Casinos also operated at various times from No 12 and No 28 Kellett Street, which is now a private residence between a laundromat and the Vegas Hotel.
When the main roulette had to be replaced at the Forbes Club council workers barricaded the street one Sunday morning so a new one could be hoisted in by crane through the first floor bay windows. It is now a backpacker’s hostel (pictured)
How police and politicians allowed illegal casinos in Sydney to flourish
Illegal gambling flourished under Liberal premier Robert Askin (1965-1975), pictured left, who was widely considered to be corrupt. Labor premier Neville Wran (1976-1986), pictured right, ordered a crackdown on casinos but they continued operating
Illegal gambling was largely unfettered in New South Wales throughout the period Liberal politician Robert Askin was premier from 1965 to 1975.
Police commissioners Norm Allan (1962 to 1972) and Fred Hanson (1972 to 1976) allowed the casinos to prosper and were widely considered corrupt.
Annual bribes paid by the five biggest operations in 1974 were estimated to total $1.4million ($11.6million).
Askin dismissed corruption allegations against himself as ‘utterly false’ but failed to explain how the casinos flourished during his time in office.
Despite the media regularly publishing the addresses and ownership of the gambling dens police said they were impossible to close them down.
Commissioner Hanson told the Daily Telegraph in 1973 that it was ‘very difficult to gain entry and obtain evidence’ against the casinos.
The paper responded by showing almost anyone could enter a casino at any time and reported allegations of police taking bribes to ignore them.
The ABC’s This Day Tonight program showed how easy casinos were to find by turning its cameras on the Forbes Club near its then William Street studios.
In August 1973 Opposition Leader Neville Wran accused Askin and Hanson of ‘gross ineptitude and complete indifference to the daily flouting of the gaming laws.’
Askin announced in response he had received a report from Hanson stating repeated raids had closed two casinos and slowed the operation of others.
In November that year questions were raised in federal parliament about pistol licences issued to operators of the Forbes, Goulburn and 33 Clubs.
Liberal MP Steve Mauger said during the casino debate of 1973 he could see no real harm in citizens gambling.
‘And I cannot recall any damage being done to the community by the present casinos in Sydney,’ he said. ‘A person going to a casino is the same as a person going to a racecourse.
‘When I have had overseas visitors ask me where these facilities are I have told them.’
In early 1975 new police minister John Waddy tried a crackdown by stationing patrols outside the casinos but once they were removed the businesses continued to thrive.
Waddy then admitted defeat by saying casinos would keep operating even if police ‘used bazookas to blow them off the face of the earth.’
Once in government from 1976, Wran was heavily criticised by the Opposition for failing to do anything about casinos.
Wran at one point announced casinos would be legalised, then said the government would hold an inquiry, and eventually returned to a position of doing nothing.
He eventually met with Hanson’s successor Wood in late 1977 and agreed to close down all illegal casinos by December 17 that year.
Warning the casino owners they faced closure gave them time to strip their establishments and prepare for a return to operating underground.
But not even that decision would last, with Wood subsequently telling the Sun: ‘Last week we decided that 16 December would be the last time casinos would be allowed to operate.’
‘Later I was told that more than 300 people were employed in casinos in Sydney and other parts of the State.
‘I was rather shocked that these people would be jobless a couple of weeks before Christmas.
‘The Premier agreed that these people should have a happy Christmas.

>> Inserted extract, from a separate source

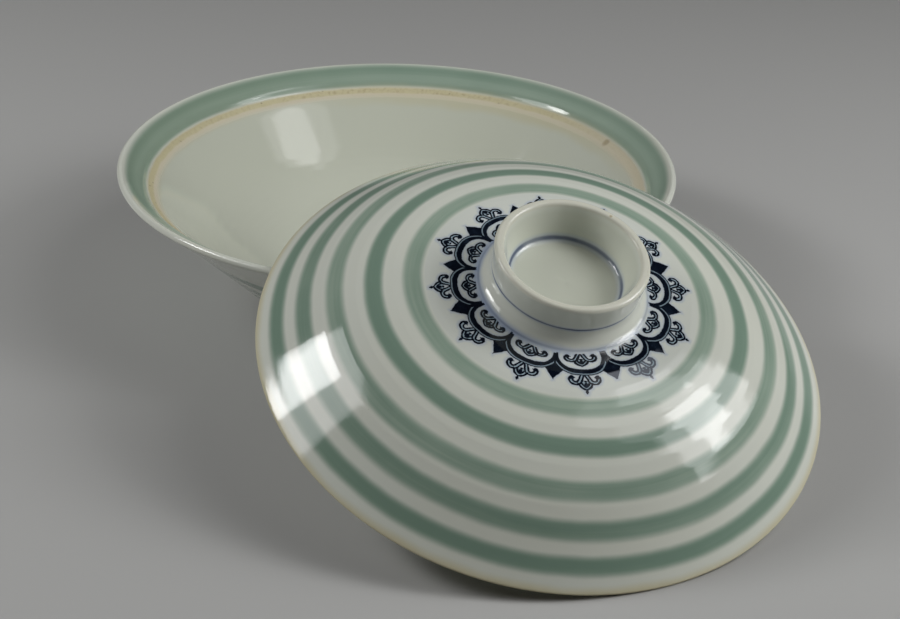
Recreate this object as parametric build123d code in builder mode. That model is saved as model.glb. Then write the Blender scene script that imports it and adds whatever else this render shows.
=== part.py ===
from build123d import *

import os
from math import cos, radians, sin, tan

# A wide porcelain bowl and its domed lid. The lid leans on the bowl: its low edge stands on the table
# and its underside lies on the bowl's rim. Millimetres and degrees, +Z up. The origin is the centre of
# the bowl's foot ring, on the table.

# Bowl, driving dimensions. Slopes are angles above the horizontal.
mouth_radius = 80.2
bowl_height = 38.6
wall_slope = 45.0
rim_slope = 40.0  # of the flared rim above the seat
rim_thickness = 2.1
flare_round = 60.0

# The unglazed seat that the lid's edge rests on, sunk a little way down the inside of the rim
seat_outer_radius = 71.6
seat_inner_radius = 68.7
seat_height = 33.0  # at its outer edge
seat_fall = 2.1
seat_round = 0.8

floor_height = 8.2  # of the inside
floor_round = 34.0

foot_radius = 42.2
foot_width = 2.6
foot_taper = 0.8
foot_height = 4.9
foot_edge_round = 0.6
foot_root_round = 1.0
underside_height = 4.2
shoulder_radius = 47.2
shoulder_height = 5.8
shoulder_round = 9.0

# Lid, driving dimensions. Heights are above the plane of its edge.
lid_radius = 72.0  # where the outer cone would meet the edge's plane if it weren't rounded
lid_slope = 41.4
lid_thickness = 2.6
lid_edge_round = 0.6
crown_height = 24.65
crown_round = 56.5
crown_inside_height = 22.2
crown_inside_round = 54.0

# The hollow grip ring on top of the lid
grip_radius = 18.8
grip_lip_width = 2.3
grip_height = 36.3
grip_lip_round = 1.0
grip_root_radius = 17.65
grip_root_round = 4.3
grip_floor_radius = 13.4
grip_floor_height = 26.9
grip_floor_round = 1.8

# Where the lid leans
lean_angle = 20.3  # of the lid's axis from upright
lean_azimuth = -65.9  # the side of the bowl that the lid stands on, from +X
lean_distance = 97.1  # from the bowl's axis to the centre of the lid's edge, seen from above


def beyond(point, angle, distance):
    """The point that lies a distance away from another, at an angle above the horizontal."""
    return (point[0] + distance * cos(radians(angle)), point[1] + distance * sin(radians(angle)))


def turned_outline(outline):
    """Draw the closed half section of a turned piece from its corners, each with its rounding radius."""
    corners = [corner for corner, rounding in outline]
    roundings = [rounding for corner, rounding in outline]
    FilletPolyline(*corners, radius=roundings, close=True)


# The rim ends in a nose as thick as itself, whose two corners are rounded until they nearly meet.
half_rim = rim_thickness / 2
nose_center = (mouth_radius - half_rim, bowl_height - half_rim)
nose_end = beyond(nose_center, rim_slope, half_rim)
lip_outer_corner = beyond(nose_end, rim_slope - 90, half_rim)
lip_inner_corner = beyond(nose_end, rim_slope + 90, half_rim)
lip_round = 0.98 * half_rim

# The straight outer wall rises from the shoulder to the line of the flared rim.
wall_rise = tan(radians(wall_slope))
rim_rise = tan(radians(rim_slope))
wall_top = shoulder_height + wall_rise * (lip_outer_corner[0] - shoulder_radius)
flare_reach = (wall_top - lip_outer_corner[1]) / (wall_rise - rim_rise)
flare_corner = (lip_outer_corner[0] - flare_reach, lip_outer_corner[1] - rim_rise * flare_reach)

seat_inner_height = seat_height - seat_fall
floor_radius = seat_inner_radius - (seat_inner_height - floor_height) / wall_rise
foot_inner_radius = foot_radius - foot_width

bowl_outline = [
    ((0, underside_height), 0),
    ((foot_inner_radius - foot_taper, underside_height), foot_root_round),
    ((foot_inner_radius, 0), foot_edge_round),
    ((foot_radius, 0), foot_edge_round),
    ((foot_radius + foot_taper, foot_height), foot_root_round),
    ((shoulder_radius, shoulder_height), shoulder_round),
    (flare_corner, flare_round),
    (lip_outer_corner, lip_round),
    (lip_inner_corner, lip_round),
    ((seat_outer_radius, seat_height), seat_round),
    ((seat_inner_radius, seat_inner_height), seat_round),
    ((floor_radius, floor_height), floor_round),
    ((0, floor_height), 0),
]

with BuildPart() as bowl:
    with BuildSketch(Plane.XZ):
        with BuildLine():
            turned_outline(bowl_outline)
        make_face()
    revolve(axis=Axis.Z)

# The lid's edge is a ring whose rounded corner just touches the table at its lowest point.
edge_ring_radius = lid_radius - lid_edge_round / tan(radians(lid_slope / 2))
edge_ring_drop = edge_ring_radius * sin(radians(lean_angle)) - lid_edge_round * cos(radians(lean_angle))
lean_height = edge_ring_drop + lid_edge_round

# The lid's own frame: local X runs down its slope, away from the bowl, and local Z is its axis.
downhill = Vector(cos(radians(lean_azimuth)), sin(radians(lean_azimuth)), 0)
upright = Vector(0, 0, 1)
lid_center = downhill * lean_distance + upright * lean_height
lid_axis = downhill * sin(radians(lean_angle)) + upright * cos(radians(lean_angle))
lid_slope_line = downhill * cos(radians(lean_angle)) - upright * sin(radians(lean_angle))
lid_section = Plane(origin=lid_center, x_dir=lid_slope_line, z_dir=lid_slope_line.cross(lid_axis))

lid_rise = tan(radians(lid_slope))
lid_inner_radius = lid_radius - lid_thickness / sin(radians(lid_slope))
crown_radius = lid_radius - crown_height / lid_rise
crown_inside_radius = lid_inner_radius - crown_inside_height / lid_rise
grip_inner_radius = grip_radius - grip_lip_width

lid_outline = [
    ((0, crown_inside_height), 0),
    ((crown_inside_radius, crown_inside_height), crown_inside_round),
    ((lid_inner_radius, 0), lid_edge_round),
    ((lid_radius, 0), lid_edge_round),
    ((crown_radius, crown_height), crown_round),
    ((grip_root_radius, crown_height), grip_root_round),
    ((grip_radius, grip_height), grip_lip_round),
    ((grip_inner_radius, grip_height), grip_lip_round),
    ((grip_floor_radius, grip_floor_height), grip_floor_round),
    ((0, grip_floor_height), 0),
]

with BuildPart() as lid:
    with BuildSketch(lid_section):
        with BuildLine():
            turned_outline(lid_outline)
        make_face()
    revolve(axis=Axis(lid_center, lid_axis))

bowl.part.label = "bowl"
lid.part.label = "lid"

os.makedirs("parts", exist_ok=True)
export_step(bowl.part, "parts/bowl.step")
export_step(lid.part, "parts/lid.step")

gap = bowl.part.distance_to(lid.part)
print(f"gap between lid and bowl {gap:.3f} mm, lowest point of the lid {lid.part.bounding_box().min.Z:.3f} mm")
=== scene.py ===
from math import acos, ceil, cos, pi, radians, sin, tan

import bpy
import numpy as np
from mathutils import Matrix, Vector


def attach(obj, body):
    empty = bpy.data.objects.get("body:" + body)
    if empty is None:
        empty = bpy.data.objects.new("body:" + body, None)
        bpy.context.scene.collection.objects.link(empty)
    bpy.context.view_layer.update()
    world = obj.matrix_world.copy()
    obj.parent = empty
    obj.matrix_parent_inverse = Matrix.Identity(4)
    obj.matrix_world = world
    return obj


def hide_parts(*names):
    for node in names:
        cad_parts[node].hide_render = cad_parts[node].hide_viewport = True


# A lidded porcelain bowl with celadon bands, its lid leaning on its rim. The outlines repeat the driving
# dimensions of the CAD part, in millimetres and degrees, and the meshes are turned into metres.

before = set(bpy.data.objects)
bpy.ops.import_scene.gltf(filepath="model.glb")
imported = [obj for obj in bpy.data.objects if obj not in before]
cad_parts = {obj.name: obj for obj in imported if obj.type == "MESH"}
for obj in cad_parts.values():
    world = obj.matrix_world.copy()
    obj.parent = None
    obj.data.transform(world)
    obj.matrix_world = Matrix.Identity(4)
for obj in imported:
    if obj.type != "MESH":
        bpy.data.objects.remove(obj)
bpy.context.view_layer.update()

MM = 0.001
FULL_TURN = radians(360)

# Bowl, from the CAD part
mouth_radius = 80.2
bowl_height = 38.6
wall_slope = 45.0
rim_slope = 40.0
rim_thickness = 2.1
flare_round = 60.0
seat_outer_radius = 71.6
seat_inner_radius = 68.7
seat_height = 33.0
seat_fall = 2.1
seat_round = 0.8
seat_edge_round = 25.0  # only here: glaze thins out over the edge that the CAD part leaves sharp
floor_height = 8.2
floor_round = 34.0
foot_radius = 42.2
foot_width = 2.6
foot_taper = 0.8
foot_height = 4.9
foot_edge_round = 0.6
foot_root_round = 1.0
underside_height = 4.2
shoulder_radius = 47.2
shoulder_height = 5.8
shoulder_round = 9.0

# Lid, from the CAD part. Heights are above the plane of its edge.
lid_radius = 72.0
lid_slope = 41.4
lid_thickness = 2.6
lid_edge_round = 0.6
crown_height = 24.65
crown_round = 56.5
crown_inside_height = 22.2
crown_inside_round = 54.0
grip_radius = 18.8
grip_lip_width = 2.3
grip_height = 36.3
grip_lip_round = 1.0
grip_root_radius = 17.65
grip_root_round = 4.3
grip_floor_radius = 13.4
grip_floor_height = 26.9
grip_floor_round = 1.8
lean_angle = 20.3
lean_azimuth = -65.9
lean_distance = 97.1

# The celadon bands on the lid: inner and outer radius and how dark the glaze is
lid_bands = [
    (33.9, 38.0, 0.42),
    (43.1, 46.8, 0.95),
    (51.8, 55.4, 0.5),
    (58.9, 62.0, 0.75),
    (65.0, 67.8, 0.95),
]
# The same on the outside of the bowl
bowl_bands = [
    (50.2, 52.8, 0.9),
    (55.3, 58.5, 0.7),
    (61.6, 65.0, 0.9),
]
band_relief = 0.014
band_shoulder = 1.6

# The bead of glaze on the bowl's inner wall, just above the seat
bead_height = 0.55
bead_crest = 2.0  # from the glaze's end up to the crest's lower edge
bead_crest_width = 0.1
bead_rise = 3.5  # the width of its gentle upper side
bead_fall = 2.2  # the width of its steeper lower side

# The meshes
turned_segments = 240
plain_step = 0.8
seat_step = 0.3
lid_outside_step = 0.45
lid_inside_step = 1.0


# ---------------------------------------------------------------- turned meshes


class Section:
    """The half section of a turned piece: points (radius, height) and the distance along it, in mm."""

    def __init__(self, outline, spacing):
        """Sample an outline's runs and arcs. spacing(radius, height) gives the longest step."""
        corners = [np.array(corner, float) for corner, rounding in outline]
        roundings = [rounding for corner, rounding in outline]
        points = [corners[0]]
        for before, corner, after, rounding in zip(corners, corners[1:], corners[2:], roundings[1:]):
            points += rounded_corner(before, corner, after, rounding)
        points.append(corners[-1])
        samples = [points[0]]
        for start, end in zip(points, points[1:]):
            middle = (start + end) / 2
            steps = max(1, ceil(np.linalg.norm(end - start) / spacing(*middle)))
            samples += [start + (end - start) * (k + 1) / steps for k in range(steps)]
        self.points = np.array(samples)
        lengths = np.linalg.norm(np.diff(self.points, axis=0), axis=1)
        self.along = np.concatenate([[0], np.cumsum(lengths)])

    def at(self, after=0.0, radius=None, height=None):
        """The distance along the section where it first crosses a radius or a height."""
        level = self.points[:, 1] - height if radius is None else self.points[:, 0] - radius
        for k in range(len(level) - 1):
            if self.along[k] >= after and level[k] * level[k + 1] <= 0 and level[k] != level[k + 1]:
                share = level[k] / (level[k] - level[k + 1])
                return float(self.along[k] + share * (self.along[k + 1] - self.along[k]))
        raise ValueError(f"the section doesn't cross {radius or height} after {after}")

    def widest(self):
        """The distance along the section of its greatest radius."""
        return float(self.along[np.argmax(self.points[:, 0])])

    def normals(self):
        """The outward direction at each point, in the plane of the section."""
        tangent = np.gradient(self.points, axis=0)
        normal = np.stack([tangent[:, 1], -tangent[:, 0]], axis=1)
        return normal / np.linalg.norm(normal, axis=1, keepdims=True)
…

The proprietors were then informed and all knew they have to close their doors on 31 December.’
Wran described Wood’s remarks as ‘laughable.’
Liberal MP Dick Healey asked: ‘If [Wood] finds a marijuana crop on a farmer’s property, he will allow him to harvest and sell it before 31 December so that he will have a happy Christmas?’
Healey claimed casino operators had ‘been given notice to store the equipment safely until the Premier moves to license gambling casinos.’
Further political debate followed and the 21 Division flying squad raided the Forbes Club on December 5.
After December 31, 1977 all the major casinos closed but reopened after some time.
They closed again for about nine months in 1979 after another police blitz but by late 1981 there were about 26 illegal casinos in the metropolitan area.
Fifteen Sydney premises were named in the NSW parliament in 1987 as ‘hard-core’ illegal casinos, including the Goulburn Club.
Two police raids on the Goulburn Club in April and May that year resulted in more than 100 arrests and more than $100,000 in cash and gaming equipment being confiscated.
Billionaire Kerry Packer bid for the first Sydney casino licence but lost out to a Showboat-Leighton Properties consortium in December 1994.
A temporary facility known as Sydney Harbour Casino was launched in September 1995 and a permanent structure opened as Star City – now known as The Star in November 1997.
Tabcorp paid $376million for a 12-year licence to operate Star City – later The Star – after a competitive public tender.
That licence was extended by a Labor government in 2007 without going to tender in exchange for $100 million. Echo Entertainment took over The Star’s licence from Tabcorp in 2011.
Packer’s son James bought a 10 per cent share of Echo in 2012 and wanted to use it to build a casino at Barangaroo but when Echo’s board resisted Packer pursued the licence through Crown.